* START DATA EXCERPT *

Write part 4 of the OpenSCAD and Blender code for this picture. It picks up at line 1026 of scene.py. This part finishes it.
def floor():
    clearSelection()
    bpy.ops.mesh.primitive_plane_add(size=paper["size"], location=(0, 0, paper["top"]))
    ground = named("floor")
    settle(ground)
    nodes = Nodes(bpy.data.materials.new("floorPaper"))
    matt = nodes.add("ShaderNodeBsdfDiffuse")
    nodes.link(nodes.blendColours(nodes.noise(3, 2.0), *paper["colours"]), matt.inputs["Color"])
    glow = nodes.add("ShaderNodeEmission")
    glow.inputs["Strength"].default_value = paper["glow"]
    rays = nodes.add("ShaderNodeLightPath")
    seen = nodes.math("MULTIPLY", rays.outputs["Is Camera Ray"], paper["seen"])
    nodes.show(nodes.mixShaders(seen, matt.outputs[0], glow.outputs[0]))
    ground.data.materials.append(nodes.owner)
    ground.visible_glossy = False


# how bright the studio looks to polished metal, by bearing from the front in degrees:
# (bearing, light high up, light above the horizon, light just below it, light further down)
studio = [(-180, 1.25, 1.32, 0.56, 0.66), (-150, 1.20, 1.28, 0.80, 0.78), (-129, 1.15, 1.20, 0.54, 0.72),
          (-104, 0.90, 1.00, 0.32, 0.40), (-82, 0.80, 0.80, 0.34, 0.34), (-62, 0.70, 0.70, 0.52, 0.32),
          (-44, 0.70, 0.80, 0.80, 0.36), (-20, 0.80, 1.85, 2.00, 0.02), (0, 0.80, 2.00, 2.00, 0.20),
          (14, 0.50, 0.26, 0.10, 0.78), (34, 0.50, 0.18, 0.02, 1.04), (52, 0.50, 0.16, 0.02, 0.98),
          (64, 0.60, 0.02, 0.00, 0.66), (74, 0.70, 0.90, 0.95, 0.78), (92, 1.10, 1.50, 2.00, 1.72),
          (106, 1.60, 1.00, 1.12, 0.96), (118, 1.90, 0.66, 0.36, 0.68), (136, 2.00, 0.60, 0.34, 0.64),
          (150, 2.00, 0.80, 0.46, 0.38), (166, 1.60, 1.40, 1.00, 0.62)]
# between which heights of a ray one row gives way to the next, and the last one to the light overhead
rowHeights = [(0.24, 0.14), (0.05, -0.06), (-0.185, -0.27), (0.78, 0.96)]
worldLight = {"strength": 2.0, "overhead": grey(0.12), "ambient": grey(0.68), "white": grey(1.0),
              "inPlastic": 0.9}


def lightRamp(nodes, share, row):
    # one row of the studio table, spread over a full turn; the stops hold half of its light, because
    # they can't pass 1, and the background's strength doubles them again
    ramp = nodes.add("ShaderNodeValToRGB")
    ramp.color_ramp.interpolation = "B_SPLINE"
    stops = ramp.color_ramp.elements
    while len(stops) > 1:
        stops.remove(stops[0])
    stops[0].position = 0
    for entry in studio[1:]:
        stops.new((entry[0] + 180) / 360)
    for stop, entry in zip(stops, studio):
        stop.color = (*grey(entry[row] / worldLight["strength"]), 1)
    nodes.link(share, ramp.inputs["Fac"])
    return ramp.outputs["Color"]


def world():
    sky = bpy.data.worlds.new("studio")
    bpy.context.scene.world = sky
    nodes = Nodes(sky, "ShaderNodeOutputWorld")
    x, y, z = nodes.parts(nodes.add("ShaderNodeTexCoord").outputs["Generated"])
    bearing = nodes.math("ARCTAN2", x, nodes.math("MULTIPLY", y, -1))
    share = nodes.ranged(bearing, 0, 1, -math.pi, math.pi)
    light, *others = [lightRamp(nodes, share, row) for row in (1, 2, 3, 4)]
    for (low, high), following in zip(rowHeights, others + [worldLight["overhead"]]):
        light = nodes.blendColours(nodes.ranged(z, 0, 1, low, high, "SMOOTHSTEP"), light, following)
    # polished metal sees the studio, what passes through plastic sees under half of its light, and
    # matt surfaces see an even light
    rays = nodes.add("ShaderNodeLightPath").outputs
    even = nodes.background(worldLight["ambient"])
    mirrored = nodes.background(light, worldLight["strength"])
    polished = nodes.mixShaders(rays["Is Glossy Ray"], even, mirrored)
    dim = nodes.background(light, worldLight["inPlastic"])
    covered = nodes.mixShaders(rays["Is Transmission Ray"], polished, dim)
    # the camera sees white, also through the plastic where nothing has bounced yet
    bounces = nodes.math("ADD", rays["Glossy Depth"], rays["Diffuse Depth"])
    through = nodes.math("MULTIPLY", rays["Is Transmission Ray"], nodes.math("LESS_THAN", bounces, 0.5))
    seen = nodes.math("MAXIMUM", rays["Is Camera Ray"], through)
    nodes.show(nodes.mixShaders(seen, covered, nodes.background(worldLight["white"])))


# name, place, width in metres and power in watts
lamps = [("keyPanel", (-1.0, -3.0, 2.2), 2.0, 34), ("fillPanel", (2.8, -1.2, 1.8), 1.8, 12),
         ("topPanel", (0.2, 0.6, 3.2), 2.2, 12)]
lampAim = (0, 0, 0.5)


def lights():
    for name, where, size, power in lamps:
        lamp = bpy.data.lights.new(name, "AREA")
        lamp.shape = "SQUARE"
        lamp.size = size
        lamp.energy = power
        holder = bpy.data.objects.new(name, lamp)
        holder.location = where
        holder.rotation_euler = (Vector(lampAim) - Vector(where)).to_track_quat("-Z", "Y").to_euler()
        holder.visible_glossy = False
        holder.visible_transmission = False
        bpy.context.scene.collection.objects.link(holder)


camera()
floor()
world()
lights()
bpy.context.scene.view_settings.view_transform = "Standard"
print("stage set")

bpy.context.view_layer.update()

* END DATA EXCERPT *

STATED GOAL =>
Quote the whole listing above, leaving nothing out.

ANSWER TO THIS TASK =>
Write part 4 of the OpenSCAD and Blender code for this picture. It picks up at line 1026 of scene.py. This part finishes it.
def floor():
    clearSelection()
    bpy.ops.mesh.primitive_plane_add(size=paper["size"], location=(0, 0, paper["top"]))
    ground = named("floor")
    settle(ground)
    nodes = Nodes(bpy.data.materials.new("floorPaper"))
    matt = nodes.add("ShaderNodeBsdfDiffuse")
    nodes.link(nodes.blendColours(nodes.noise(3, 2.0), *paper["colours"]), matt.inputs["Color"])
    glow = nodes.add("ShaderNodeEmission")
    glow.inputs["Strength"].default_value = paper["glow"]
    rays = nodes.add("ShaderNodeLightPath")
    seen = nodes.math("MULTIPLY", rays.outputs["Is Camera Ray"], paper["seen"])
    nodes.show(nodes.mixShaders(seen, matt.outputs[0], glow.outputs[0]))
    ground.data.materials.append(nodes.owner)
    ground.visible_glossy = False


# how bright the studio looks to polished metal, by bearing from the front in degrees:
# (bearing, light high up, light above the horizon, light just below it, light further down)
studio = [(-180, 1.25, 1.32, 0.56, 0.66), (-150, 1.20, 1.28, 0.80, 0.78), (-129, 1.15, 1.20, 0.54, 0.72),
          (-104, 0.90, 1.00, 0.32, 0.40), (-82, 0.80, 0.80, 0.34, 0.34), (-62, 0.70, 0.70, 0.52, 0.32),
          (-44, 0.70, 0.80, 0.80, 0.36), (-20, 0.80, 1.85, 2.00, 0.02), (0, 0.80, 2.00, 2.00, 0.20),
          (14, 0.50, 0.26, 0.10, 0.78), (34, 0.50, 0.18, 0.02, 1.04), (52, 0.50, 0.16, 0.02, 0.98),
          (64, 0.60, 0.02, 0.00, 0.66), (74, 0.70, 0.90, 0.95, 0.78), (92, 1.10, 1.50, 2.00, 1.72),
          (106, 1.60, 1.00, 1.12, 0.96), (118, 1.90, 0.66, 0.36, 0.68), (136, 2.00, 0.60, 0.34, 0.64),
          (150, 2.00, 0.80, 0.46, 0.38), (166, 1.60, 1.40, 1.00, 0.62)]
# between which heights of a ray one row gives way to the next, and the last one to the light overhead
rowHeights = [(0.24, 0.14), (0.05, -0.06), (-0.185, -0.27), (0.78, 0.96)]
worldLight = {"strength": 2.0, "overhead": grey(0.12), "ambient": grey(0.68), "white": grey(1.0),
              "inPlastic": 0.9}


def lightRamp(nodes, share, row):
    # one row of the studio table, spread over a full turn; the stops hold half of its light, because
    # they can't pass 1, and the background's strength doubles them again
    ramp = nodes.add("ShaderNodeValToRGB")
    ramp.color_ramp.interpolation = "B_SPLINE"
    stops = ramp.color_ramp.elements
    while len(stops) > 1:
        stops.remove(stops[0])
    stops[0].position = 0
    for entry in studio[1:]:
        stops.new((entry[0] + 180) / 360)
    for stop, entry in zip(stops, studio):
        stop.color = (*grey(entry[row] / worldLight["strength"]), 1)
    nodes.link(share, ramp.inputs["Fac"])
    return ramp.outputs["Color"]


def world():
    sky = bpy.data.worlds.new("studio")
    bpy.context.scene.world = sky
    nodes = Nodes(sky, "ShaderNodeOutputWorld")
    x, y, z = nodes.parts(nodes.add("ShaderNodeTexCoord").outputs["Generated"])
    bearing = nodes.math("ARCTAN2", x, nodes.math("MULTIPLY", y, -1))
    share = nodes.ranged(bearing, 0, 1, -math.pi, math.pi)
    light, *others = [lightRamp(nodes, share, row) for row in (1, 2, 3, 4)]
    for (low, high), following in zip(rowHeights, others + [worldLight["overhead"]]):
        light = nodes.blendColours(nodes.ranged(z, 0, 1, low, high, "SMOOTHSTEP"), light, following)
    # polished metal sees the studio, what passes through plastic sees under half of its light, and
    # matt surfaces see an even light
    rays = nodes.add("ShaderNodeLightPath").outputs
    even = nodes.background(worldLight["ambient"])
    mirrored = nodes.background(light, worldLight["strength"])
    polished = nodes.mixShaders(rays["Is Glossy Ray"], even, mirrored)
    dim = nodes.background(light, worldLight["inPlastic"])
    covered = nodes.mixShaders(rays["Is Transmission Ray"], polished, dim)
    # the camera sees white, also through the plastic where nothing has bounced yet
    bounces = nodes.math("ADD", rays["Glossy Depth"], rays["Diffuse Depth"])
    through = nodes.math("MULTIPLY", rays["Is Transmission Ray"], nodes.math("LESS_THAN", bounces, 0.5))
    seen = nodes.math("MAXIMUM", rays["Is Camera Ray"], through)
    nodes.show(nodes.mixShaders(seen, covered, nodes.background(worldLight["white"])))


# name, place, width in metres and power in watts
lamps = [("keyPanel", (-1.0, -3.0, 2.2), 2.0, 34), ("fillPanel", (2.8, -1.2, 1.8), 1.8, 12),
         ("topPanel", (0.2, 0.6, 3.2), 2.2, 12)]
lampAim = (0, 0, 0.5)


def lights():
    for name, where, size, power in lamps:
        lamp = bpy.data.lights.new(name, "AREA")
        lamp.shape = "SQUARE"
        lamp.size = size
        lamp.energy = power
        holder = bpy.data.objects.new(name, lamp)
        holder.location = where
        holder.rotation_euler = (Vector(lampAim) - Vector(where)).to_track_quat("-Z", "Y").to_euler()
        holder.visible_glossy = False
        holder.visible_transmission = False
        bpy.context.scene.collection.objects.link(holder)


camera()
floor()
world()
lights()
bpy.context.scene.view_settings.view_transform = "Standard"
print("stage set")

bpy.context.view_layer.update()